2. La possibilité pour l’intéressé d’obtenir un logement proportionné à la taille de son ménage.
Dans l’état, et à tout le moins jusqu’à ce que sa famille soit domiciliée avec lui, M. D. ne peut introduire de demande de mutation pour un logement de deux chambres.
Cependant, rien, au regard de la réglementation, ne lui interdit d’introduire une demande de logement social, concernant l’ensemble de sa famille (le fait qu’il ne puisse – provisoirement - produire de composition de ménage ne pourrait y faire obstacle : en effet, bon nombre de jeunes couples introduisent une demande de logement social alors qu’ils résident encore, l’un et l’autre, chez leurs parents respectifs).Cette demande n’aurait toutefois que peu de chance d’aboutir rapidement, de sorte que la famille resterait séparée de longs mois, voire plusieurs années. Cependant, dans ce dossier, une dérogation pour cohésion sociale pourrait être accordée.

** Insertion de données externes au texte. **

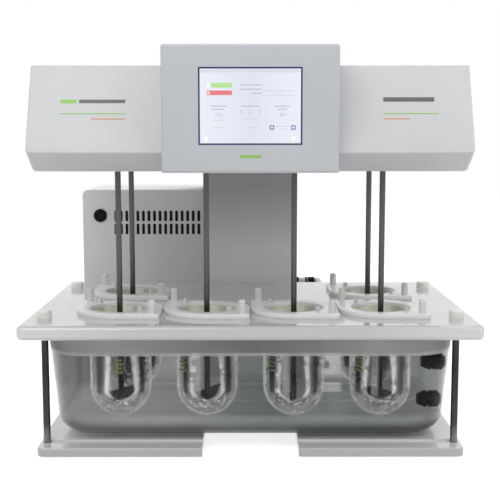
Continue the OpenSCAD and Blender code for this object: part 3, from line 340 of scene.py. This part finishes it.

Effectivement, le mécanisme de cohésion sociale a été imaginé, entre autres, pour assurer « le retissage des liens sociaux, intergénérationnels et interculturels ».
Sur cette base, sachant qu’on ne peut accepter le statu quo, qui priverait un enfant nouveau-né de son père, et inversement, un père de son enfant, le Médiateur demande à la SLSP de préciser quel type de solutions faudrait-il privilégier pour résoudre le problème.
L’issue de la médiation
La SLSP hésite sur la question. Elle demande un avis juridique à la SWL et conclut qu’il est effectivement possible d’accorder une mutation à la famille.
Cette heureuse solution intervient malheureusement trop tard : le jeune couple n’a pas résisté aux difficiles conditions de vie, les parents se sont séparés. L’enfant n’aura jamais vécu avec ses deux parents.
Photo d'illustration - ©daviddannevoye
Attention : chaque cas évoqué ne peut pas nécessairement être généralisé à d’autres situations. En effet, quand il traite une réclamation, le Médiateur examine la situation concrète et prend en compte les arguments invoqués et les pièces probantes apportées.